Thyroid cancer cell lines: an overview

Abstract

Human thyroid cancer cell lines are the most used models for thyroid cancer studies. They must be used with detailed knowledge of their characteristics. These in vitro cell lines originate from differentiated and dedifferentiated in vivo human thyroid tumors. However, it has been shown that mRNA expression profiles of these cell lines were closer to dedifferentiated in vivo thyroid tumors (anaplastic thyroid carcinoma, ATC) than to differentiated ones. Here an overview of the knowledge of these models was made. The mutational status of six human thyroid cancer cell lines (WRO, FTC133, BCPAP, TPC1, K1, and 8505C) was in line with previously reported findings for 10 genes frequently mutated in thyroid cancer. However, the presence of a BRAF mutation (T1799A: V600E) in WRO questions the use of this cell line as a model for follicular thyroid carcinoma (FTC). Next, to investigate the biological meaning of the modulated mRNAs in these cells, a pathway analysis on previously obtained mRNA profiles was performed on five cell lines. In five cell lines, the MHC class II pathway was down-regulated and in four of them, ribosome biosynthesis and translation pathways were up-regulated. mRNA expression profiles of the cell lines were also compared to those of the different types of thyroid cancers. Three datasets originating from different microarray platforms and derived from distinct laboratories were used. This meta-analysis showed a significant higher correlation between the profiles of the thyroid cancer cell lines and ATC, than to differentiated thyroid tumors (i.e., PTC or FTC) specifically for DNA replication. This already observed higher correlation was obtained here with an increased number of in vivo tumors and using different platforms. In summary, this would suggest that some papillary thyroid carcinoma or follicular thyroid carcinoma (PTC or FTC) cell lines (i.e., TPC-1) might have partially lost their original DNA synthesis/replication regulation mechanisms during their in vitro cell adaptation/evolution.

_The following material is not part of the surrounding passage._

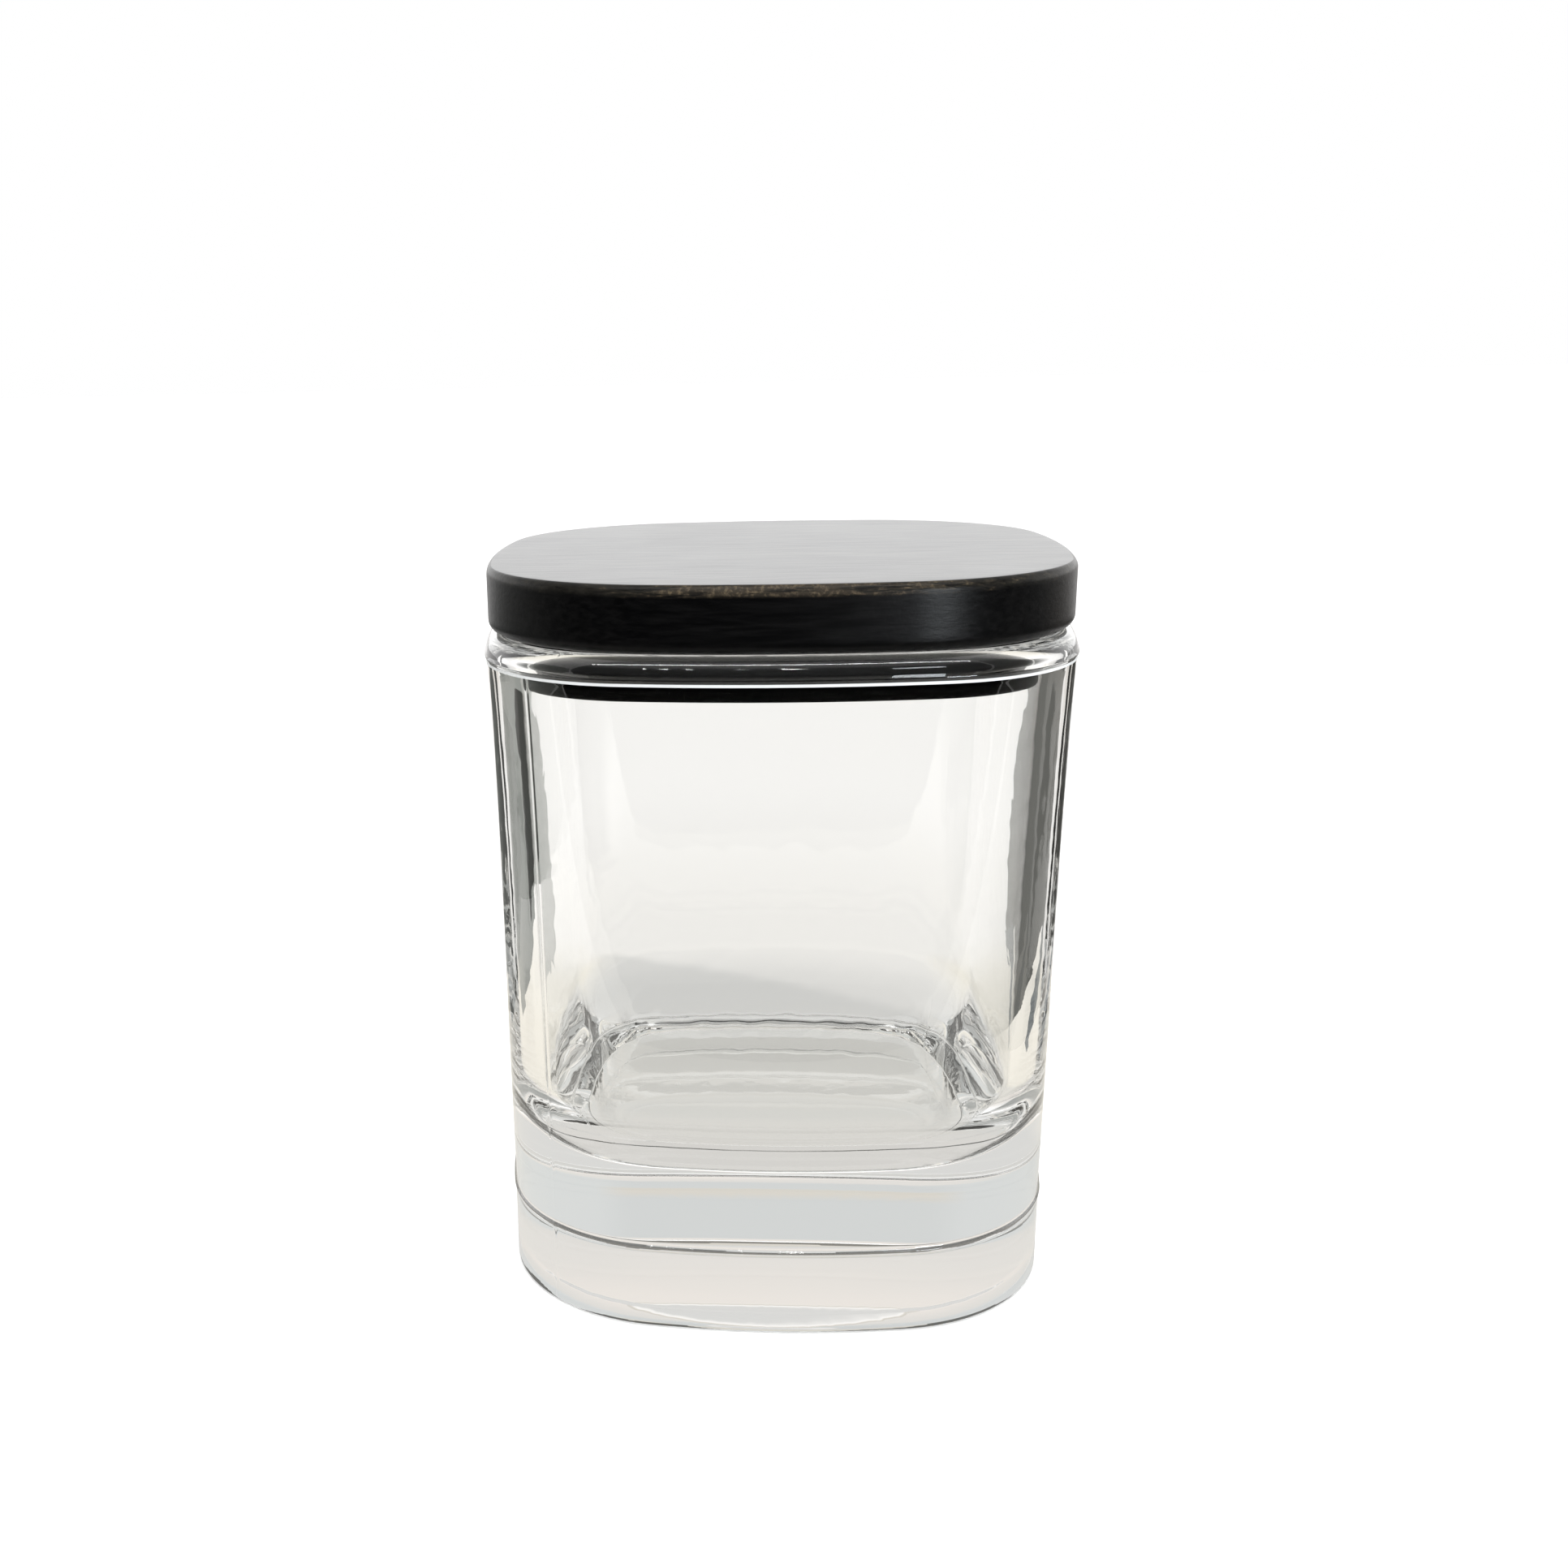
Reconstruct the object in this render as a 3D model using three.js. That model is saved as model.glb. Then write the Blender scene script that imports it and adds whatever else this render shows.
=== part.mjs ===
// Clear glass jar with a rounded-square plan, a thick solid base and a lift-off wooden lid.
// Millimetres, +Z up. Origin: centre of the footprint, on the plane the base rests on.
// "Half" is a half-width, "inset" an even offset inwards from an outline.
import * as THREE from "three";

// Plan outline: a rounded square with bowed sides
const SIDE_BOW = 3.16; // side radius as a multiple of the half-width
const SEGMENTS = 80;

// Jar outside
const HALF_CURVE = [3.857, -4.943, 2.789, 41.397]; // cubic in height / 100, highest power first
const CURVE_START_DEPTH = 1.6; // the cubic's zero height lies this far below the base
const FOOT_CORNER = 0.617; // corner radii as shares of the half-width
const RIM_CORNER = 0.558;
const WALL_END_Z = 96.05; // the rim's outer rounding starts here
const RIM_Z = 99.0;
const RIM_ROUND_OUT = 2.6;
const RIM_ROUND_IN = 1.9;
const BASE_EDGE = 0.6; // radius between the wall and the underside
const OUTER_LEVELS = [26, 40, 56, 70, 84, WALL_END_Z];

// Mould joint: the foot below it stands a little proud, with a ridge on the joint
const JOINT_Z = 12.9;
const JOINT_STEP = 0.12;
const JOINT_RIDGE = 0.22; // beyond the step
const RIDGE_HALF_HEIGHT = 0.6;

// Jar underside: a bearing ring round a shallow recess
const RECESS_INSET = 8.22;
const RECESS_SLOPE = 1.5;
const RECESS_DEPTH = 0.15;
const RECESS_CROWN = 0.1; // extra depth at the centre

// Jar inside
const WALL_TOP = 4.6; // wall thickness at the rim
const WALL_FLOOR = 5.2; // wall thickness at floor height
const FLOOR_Z = 21.2;
const FILLET_OUT = 11.0;
const FILLET_UP = 13.4;
const FILLET_TOP_Z = FLOOR_Z + FILLET_UP;
const INNER_LEVELS = [80, 62, 46];

// Lid plate
const LID_HALF = 42.5;
const LID_CORNER = 0.67; // share of the half-width
const LID_GAP = 0.1; // between the rim and the lid
const LID_UNDER_Z = RIM_Z + LID_GAP;
const LID_TOP_Z = 108.23;
const LID_LOWER_ROUND = 1.6;
const CHAMFER_IN = 0.9;
const CHAMFER_DOWN = 1.2;
const CHAMFER_BEND = { in: 0.35, down: 0.42 }; // middle ring, as shares of the two sizes above

// Plug under the lid, with a groove for the seal ring
const PLUG_CLEARANCE = 0.6;
const PLUG_INSET = WALL_TOP + PLUG_CLEARANCE;
const PLUG_BOTTOM_Z = 92.4;
const PLUG_LOWER_ROUND = 0.8;
const GROOVE_LOW_Z = 94.5;
const GROOVE_HIGH_Z = 96.7;
const GROOVE_DEPTH = 1.3;

// Seal ring
const SEAL_GAP = 0.15; // left between the ring and the groove, and the ring and the glass
const LIP_BEND = { out: 0.75, up: 0.35 }; // shares of the lip's reach and half-height

const lerp = (from, to, share) => from + (to - from) * share;

// Distance from the origin, along the unit direction (x, y), to the far side of a circle.
function reachCircle(x, y, centreX, centreY, radius) {
  const along = x * centreX + y * centreY;
  return along + Math.sqrt(along ** 2 - (centreX ** 2 + centreY ** 2 - radius ** 2));
}

// Distance from the axis to the outline at an angle, folded into one eighth of the plan.
function reachOutline(angle, { half, cornerRadius, sideRadius }) {
  const quarterTurn = Math.PI / 2;
  const turned = angle % quarterTurn;
  const folded = Math.min(turned, quarterTurn - turned);
  const x = Math.cos(folded);
  const y = Math.sin(folded);

  // The side arc's centre is (side, 0). The corner's is (corner, corner), where the arcs are tangent.
  const side = half - sideRadius;
  const corner = (side + Math.sqrt(2 * (sideRadius - cornerRadius) ** 2 - side ** 2)) / 2;
  const sideReach = reachCircle(x, y, side, 0, sideRadius);
  const sideAngle = Math.atan2(sideReach * y, sideReach * x - side);
  if (sideAngle <= Math.atan2(corner, corner - side)) return sideReach;
  return reachCircle(x, y, corner, corner, cornerRadius);
}

// One ring of a profile: an outline set in evenly, at a height.
const ring = (half, cornerShare, inset, z) => ({
  half: half - inset,
  cornerRadius: cornerShare * half - inset,
  sideRadius: SIDE_BOW * half - inset,
  z,
});
const axis = (z) => ({ half: 0, z });

// Rings along a quarter round. makeRing gets one share falling 1 to 0 and one rising 0 to 1.
const quarterRound = (steps, makeRing) =>
  Array.from({ length: steps + 1 }, (_, i) => {
    const angle = (i / steps) * (Math.PI / 2);
    return makeRing(1 - Math.sin(angle), 1 - Math.cos(angle));
  });

// A lathe whose circles are pushed out to the rounded-square outline, ring by ring.
function lathed(rings) {
  const geometry = new THREE.LatheGeometry(
    rings.map(({ half, z }) => new THREE.Vector2(half, z)),
    SEGMENTS,
  );
  const { position } = geometry.attributes;
  for (let i = 0; i <= SEGMENTS; i++) {
    const angle = (2 * Math.PI * (i % SEGMENTS)) / SEGMENTS;
    rings.forEach((outline, j) => {
      const reach = outline.half === 0 ? 0 : reachOutline(angle, outline);
      const x = reach * Math.cos(angle);
      const y = reach * Math.sin(angle);
      position.setXYZ(i * rings.length + j, x, y, outline.z);
    });
  }
  geometry.computeVertexNormals();
  return geometry;
}

// The outside half-width at a height: straight at the foot, then a slight flare to the mouth.
function halfAt(z) {
  const wallZ = Math.min(Math.max(z, JOINT_Z), WALL_END_Z);
  const height = (wallZ + CURVE_START_DEPTH) / 100;
  return HALF_CURVE.reduce((sum, factor) => sum * height + factor, 0);
}

// The jar's outline at outlineZ, set in and placed at z.
const bodyRing = (inset, z, outlineZ = z) => {
  const cornerShare = lerp(FOOT_CORNER, RIM_CORNER, outlineZ / WALL_END_Z);
  return ring(halfAt(outlineZ), cornerShare, inset, z);
};
const footRing = (inset, z) => bodyRing(inset, z, 0);
const rimRing = (inset, z) => bodyRing(inset, z, WALL_END_Z);
const wallAt = (z) => lerp(WALL_FLOOR, WALL_TOP, (z - FLOOR_Z) / (RIM_Z - FLOOR_Z));

// From the centre of the underside, up the outside, over the rim and down to the inner floor.
const jarRings = () => [
  axis(RECESS_DEPTH + RECESS_CROWN),
  footRing(RECESS_INSET + RECESS_SLOPE, RECESS_DEPTH),
  footRing(RECESS_INSET, 0),
  ...quarterRound(3, (fall, rise) => footRing(BASE_EDGE * fall - JOINT_STEP, BASE_EDGE * rise)),
  footRing(-JOINT_STEP, JOINT_Z - RIDGE_HALF_HEIGHT),
  footRing(-JOINT_STEP - JOINT_RIDGE, JOINT_Z),
  bodyRing(0, JOINT_Z + RIDGE_HALF_HEIGHT),
  ...OUTER_LEVELS.map((z) => bodyRing(0, z)),
  // The first ring of this round is the last outer level.
  ...quarterRound(4, (fall, rise) =>
    rimRing(RIM_ROUND_OUT * rise, RIM_Z - (RIM_Z - WALL_END_Z) * fall),
  ).slice(1),
  ...quarterRound(3, (fall, rise) =>
    rimRing(WALL_TOP - RIM_ROUND_IN * fall, RIM_Z - RIM_ROUND_IN * rise),
  ),
  ...INNER_LEVELS.map((z) => bodyRing(wallAt(z), z)),
  ...quarterRound(6, (fall, rise) =>
    bodyRing(wallAt(FILLET_TOP_Z) + FILLET_OUT * rise, FLOOR_Z + FILLET_UP * fall),
  ),
  axis(FLOOR_Z),
];

const lidRing = (inset, z) => ring(LID_HALF, LID_CORNER, inset, z);
const plateRings = () => [
  axis(LID_UNDER_Z),
  ...quarterRound(4, (fall, rise) =>
    lidRing(LID_LOWER_ROUND * fall, LID_UNDER_Z + LID_LOWER_ROUND * rise),
  ),
  lidRing(0, LID_TOP_Z - CHAMFER_DOWN),
  lidRing(CHAMFER_IN * CHAMFER_BEND.in, LID_TOP_Z - CHAMFER_DOWN * CHAMFER_BEND.down),
  lidRing(CHAMFER_IN, LID_TOP_Z),
  axis(LID_TOP_Z),
];

const plugRing = (inset, z) => rimRing(PLUG_INSET + inset, z);
const plugRings = () => [
  axis(PLUG_BOTTOM_Z),
  ...quarterRound(2, (fall, rise) =>
    plugRing(PLUG_LOWER_ROUND * fall, PLUG_BOTTOM_Z + PLUG_LOWER_ROUND * rise),
  ),
  plugRing(0, GROOVE_LOW_Z),
  plugRing(GROOVE_DEPTH, GROOVE_LOW_Z),
  plugRing(GROOVE_DEPTH, GROOVE_HIGH_Z),
  plugRing(0, GROOVE_HIGH_Z),
  plugRing(0, LID_UNDER_Z),
  axis(LID_UNDER_Z),
];

// Fills the groove and stands out of it with a rounded lip, just short of the glass.
function sealRings() {
  const low = GROOVE_LOW_Z + SEAL_GAP;
  const high = GROOVE_HIGH_Z - SEAL_GAP;
  const middle = (low + high) / 2;
  const back = GROOVE_DEPTH - SEAL_GAP;
  const lip = SEAL_GAP - PLUG_CLEARANCE; // negative: outwards from the plug
  return [
    plugRing(back, low),
    plugRing(0, low),
    plugRing(lip * LIP_BEND.out, lerp(low, middle, LIP_BEND.up)),
    plugRing(lip, middle),
    plugRing(lip * LIP_BEND.out, lerp(high, middle, LIP_BEND.up)),
    plugRing(0, high),
    plugRing(back, high),
    plugRing(back, low),
  ];
}

const matte = (color, roughness, more) =>
  new THREE.MeshStandardMaterial({ color, roughness, metalness: 0, ...more });
const glass = matte(0xeef2f0, 0.05, { transparent: true, opacity: 0.35 });
const wood = matte(0x161615, 0.55);
const plugWood = matte(0x121212, 0.7);
const silicone = matte(0x1c1d1e, 0.35);

function piece(name, rings, material) {
  const mesh = new THREE.Mesh(lathed(rings), material);
  mesh.name = name;
  return mesh;
}

const lid = new THREE.Group();
lid.add(
  piece("lid_plate", plateRings(), wood),
  piece("lid_plug", plugRings(), plugWood),
  piece("seal_ring", sealRings(), silicone),
);

const group = new THREE.Group();
group.add(piece("jar_body", jarRings(), glass), lid);

export default group;
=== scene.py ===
"""Square glass jar with a black-stained wooden lid, in Blender.

The jar stands upright on z = 0, centred on the z axis, with its flat sides facing x and y. Front,
where the camera is, is -y; right is +x. Sizes are in mm unless noted and become metres in meshes.
"""

import math

import bpy
import numpy as np
from mathutils import Matrix, Vector


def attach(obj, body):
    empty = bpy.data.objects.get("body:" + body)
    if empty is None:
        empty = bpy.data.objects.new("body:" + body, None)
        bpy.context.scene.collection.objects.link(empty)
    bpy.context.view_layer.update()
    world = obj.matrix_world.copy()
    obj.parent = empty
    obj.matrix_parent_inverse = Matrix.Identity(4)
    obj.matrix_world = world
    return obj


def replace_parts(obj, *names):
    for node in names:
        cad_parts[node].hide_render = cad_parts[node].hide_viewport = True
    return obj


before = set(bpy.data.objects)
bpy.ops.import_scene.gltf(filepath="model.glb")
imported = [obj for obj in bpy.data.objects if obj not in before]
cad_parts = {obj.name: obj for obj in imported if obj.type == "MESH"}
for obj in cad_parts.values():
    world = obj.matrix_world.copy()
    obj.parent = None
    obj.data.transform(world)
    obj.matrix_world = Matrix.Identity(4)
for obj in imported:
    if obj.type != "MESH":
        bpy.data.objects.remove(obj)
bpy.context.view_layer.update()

MM = 0.001
SEGMENTS = 288
EVEN_ANGLES = np.arange(SEGMENTS) * 2 * math.pi / SEGMENTS

# ---------------------------------------------------------------- sizes
# Plan outline: a rounded square. Its corner and side radii are multiples of the half-width.
SIDE_BOW = 3.16
FOOT_CORNER, SEAM_CORNER = 0.617, 0.558
FOOT_HALF, SEAM_HALF = 41.72, 42.95
# Half-width of the wall: a cubic, highest power first, in (z + HALF_SHIFT) / HALF_SPAN
HALF_CURVE, HALF_SHIFT, HALF_SPAN = (3.857, -4.943, 2.789, 41.397), 1.6, 100

# Rim, and the mould joint just under it
SEAM_Z, RIM_Z = 96.05, 99.0
RIM_ROUND_OUT, RIM_ROUND_IN = 2.6, 1.9
RIM_START_UP, RIM_START_IN = 0.55, 0.05
# The ridge of that joint: height from SEAM_Z, how far it stands out
RIM_RIDGE = (
    (-0.9, 0), (-0.7, 0), (-0.5, 0.02), (-0.3, 0.11), (-0.1, 0.19),
    (0.02, 0.21), (0.12, 0.18), (0.45, 0.02), (RIM_START_UP, 0.0),
)

# Foot, underside recess and base-plate joint
BASE_EDGE = 0.6
RECESS_HALF, RECESS_SLOPE, RECESS_DEPTH, RECESS_CROWN = 33.5, 1.5, 0.07, 0.1
RECESS_SCALES, RECESS_EDGE_STEPS = (0.25, 0.5, 0.75), 8
PLATE_SEAM_Z, PLATE_STEP, PLATE_RIDGE, PLATE_WIDTH = 12.9, 0.12, 0.22, 0.4

# Inside
WALL_TOP, WALL_FLOOR = 4.6, 5.2
FLOOR_Z, FILLET_OUT, FILLET_UP = 21.2, 11.0, 13.4
FILLET_TOP_Z = FLOOR_Z + FILLET_UP
INNER_STEPS, FLOOR_SCALES = 110, (0.97, 0.94, 0.9, 0.82, 0.7, 0.5, 0.25)

# Marks left by pressing
RIPPLE, FINE_RIPPLE, FLOOR_RIPPLE, OUTER_RIPPLE = 0.05, 0.006, 0.015, 0.02
RECESS_WAVER = 0.15
MOULD_SEAM, MOULD_SEAM_FOOT_FACTOR = 0.03, 3.0
MOULD_SEAM_ANGLES = (math.radians(225.6), math.radians(45.6))
MOULD_SEAM_SPREAD, MOULD_SEAM_WINDOW = 0.006, 0.03  # radians
BUBBLE_AT, BUBBLE_SIZE = (-15.5, 4.0, 17.5), (0.42, 0.3, 0.24)

# Glass bands painted dark for shade at the base-plate joint and the foot's edge, and a pale band
# painted under the rim for a highlight
JOINT_LOW, JOINT_HIGH, JOINT_SPREAD_DOWN, JOINT_SPREAD_UP = 12.85, 13.1, 0.30, 0.22
RIM_LINE_LOW, RIM_LINE_HIGH = SEAM_Z - 0.85, SEAM_Z - 0.55
# painted contact shade on the foot's edge: its lowest and highest z, and how much higher it runs
# round the corners
FOOT_LINE_LOW, FOOT_LINE_HIGH, FOOT_SHADE_CORNER = 0.01, 0.16, 1.1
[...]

Keywords: BCPAP; FTC133; TPC1; WRO; cancer; cell line; mutation; thyroid.

Figure 1

(A) Sequence of BRAF in WRO cells. The arrow shows the T1799A mutation. (B) Sequence of PI3KCA in K1 cells. The arrow indicates the G1624A mutation.

Figure 2

Boxplots of correlations between cell lines and in vivo thyroid tumors. (A and B) Correlations were calculated based on 2,392 mRNA expressions comparing human thyroid cancer cell lines (CL) with different types of in vivo human thyroid tumors by using three datasets. The first was composed of five thyroid cancer cell lines (WRO, FTC133, BCPAP, TPC1, 8505C) hybridized on IRIBHM custom slides. The second was composed of 11 ATC and 49 PTC hybridized on Affymetrix HG U133 Plus 2.0 (A). The third was composed of 4 ATC, 13 FTC, and 51 PTC hybridized on Affymetrix HG U133A (B). P-values indicate whether ATC and cell lines had more similar profiles than FTC or PTC and cell lines. P-values were significant for both independent datasets. (C) 2D-multidimensional scaling representation of the mRNA expression profiles of cell lines, ATC, PTC, and FTC based on 2392 mRNA expressions.

Figure 3

Heatmap of 145 mRNA expressions in thyroid cancer cell lines (CL) and in human thyroid tumors. These genes were the most commonly up and down-regulated genes in ATC and in the cell lines. The level of modulation of these genes in PTC and FTC are also shown. Profiles of the five cell lines are underlined in black. Profiles of the samples hybridized on Affymetrix HG U133 Plus 2.0 platform and on Affymetrix HG U133A platform are underlined in blue and violet respectively. Genes are indicated by their official gene symbols.